What Gabriella Levine ‘14 referred to in our staff Globes prediction piece as “the Leonardo DiCaprio curse” was broken when DiCaprio was chosen as Best Actor (Motion Picture, Comedy or Musical) for The Wolf of Wall Street. This was DiCaprio’s tenth Globes nomination and second win.

Best Director (Motion Picture) went to Alfonso Cuarón for Gravity, while Best Motion Picture (Drama), the final award of the evening, was awarded to Steve McQueen’s 12 Years a Slave. The latter was adapted from Solomon Northup’s memoir of the same name; in 2013, former Director of Union’s Mandeville Gallery Rachel Seligman and Robert Porter Patterson Professor of Government Clifford Brown co-authored a biography on Northup.

Jacqueline Bisset received the first television award of the night for Dancing on the Edge, named Best Supporting Actress (TV Series, Miniseries or TV Motion Picture). Bisset took her time walking to the stage and delivered the loopiest acceptance speech of all time, perhaps slightly more drunk than barefoot presenter Emma Thompson (“This red? It’s my blood,” said Thompson of her Louboutins).

Best Actress (TV Movie or Miniseries) went to Elisabeth Moss for Top of the Lake, while Best Actor in this category went to Michael Douglas for Behind the Candelabra.
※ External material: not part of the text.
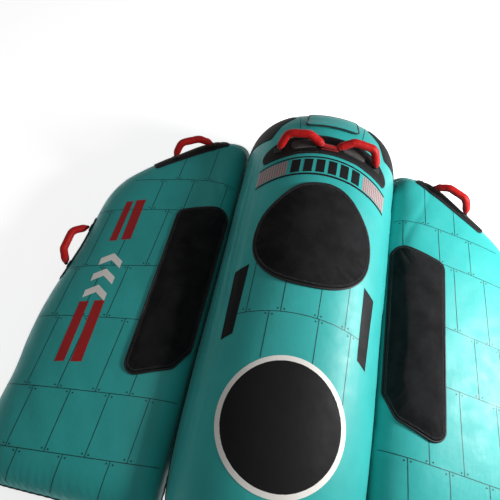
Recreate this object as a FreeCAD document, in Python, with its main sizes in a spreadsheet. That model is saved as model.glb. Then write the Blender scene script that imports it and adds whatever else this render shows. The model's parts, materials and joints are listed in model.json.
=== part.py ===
import FreeCAD, Part
import math
import os
from FreeCAD import Vector, Placement, Rotation

# A towable tube with three air chambers: a raised fuselage between two flat wing decks.
# Frame: +Z up, +Y towards the tow point, +X to the rider's right, origin on the floor below the middle.

doc = FreeCAD.newDocument("towable_tube")
sheet = doc.addObject("Spreadsheet::Sheet", "sizes")

SIZES = [
    ("body_half_length", 876.0),
    ("body_half_width", 335.0),
    ("body_crown", 580.0),
    ("body_seam_height", 250.0),
    ("wing_inner_edge", 339.0),
    ("wing_root_top", 352.0),
    ("wing_top_fall", 0.115),
    ("wing_seam_height", 150.0),
    ("cover_thickness", 1.5),
    ("bladder_gap", 3.0),
    ("bladder_wall", 1.0),
    ("welt_height", 7.0),
    ("welt_proud", 4.0),
    ("pad_gap", 0.5),
    ("pad_thickness", 12.0),
    ("patch_thickness", 4.0),
    ("panel_thickness", 1.5),
    ("tab_thickness", 2.5),
    ("handle_core_radius", 7.0),
    ("grip_radius", 16.0),
    ("grip_bore_radius", 7.5),
    ("handle_bend_radius", 24.0),
    ("body_handle_lift", 60.0),
    ("wing_handle_lift", 50.0),
    ("side_handle_lift", 47.0),
    ("valve_flange_radius", 22.0),
    ("valve_flange_thickness", 2.5),
    ("valve_collar_radius", 15.0),
    ("valve_collar_height", 9.0),
    ("valve_bore_radius", 11.0),
    ("valve_cap_radius", 17.0),
    ("valve_cap_thickness", 4.0),
    ("zipper_tape_height", 30.0),
    ("zipper_tape_thickness", 1.5),
    ("slider_length", 16.0),
    ("slider_height", 11.0),
    ("slider_thickness", 4.0),
    ("pull_length", 34.0),
    ("pull_width", 8.0),
    ("pull_thickness", 2.0),
    ("tow_plate_width", 84.0),
    ("tow_plate_thickness", 8.0),
    ("tow_eye_radius", 14.0),
    ("tow_bar_radius", 5.0),
    ("tow_web_width", 50.0),
    ("tow_web_thickness", 3.0),
]
for row, (alias, value) in enumerate(SIZES, start=1):
    sheet.set("A%d" % row, alias)
    sheet.set("B%d" % row, "%g" % value)
    sheet.setAlias("B%d" % row, alias)
doc.recompute()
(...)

Still very much in the empire business, AMC’s Breaking Bad fared well; Bryan Cranston was awarded Best Actor (TV Series, Drama) for his role as Walter White and the show was named Best TV Series (Drama). Best Supporting Actor (TV Series, Miniseries, or TV Motion Picture) favorite Aaron Paul lost to Jon Voight for Ray Donovan, making Paul’s “Yeah, bitch!” at the end of Vince Gilligan’s acceptance speech his only of the night.

Fox’s Brooklyn Nine-Nine dominated the television comedy categories, winning the award for Best TV Series (Comedy or Musical) and Best Actor (TV Series, Comedy or Musical) for star Andy Samberg.

Robin Wright won Best Actress (TV Series, Drama) for her role as Claire Underwood in Netflix’s House of Cards.

Poehler, who won Best Actress (TV Series, Comedy or Musical) as Leslie Knope in Parks and Recreation, celebrated her achievement by making out with Bono. Fey congratulated her friend: “I love you and there’s a special place in hell for you,” likely referring to Taylor Swift’s 2013 Vanity Fair interview in which she condemned the co-hostesses to hell for making a joke about her active love life at last year’s ceremony.

The biggest star of the night was, of course, Randy Fey, Tina’s adult son from a previous relationship. I hope he finds his dad.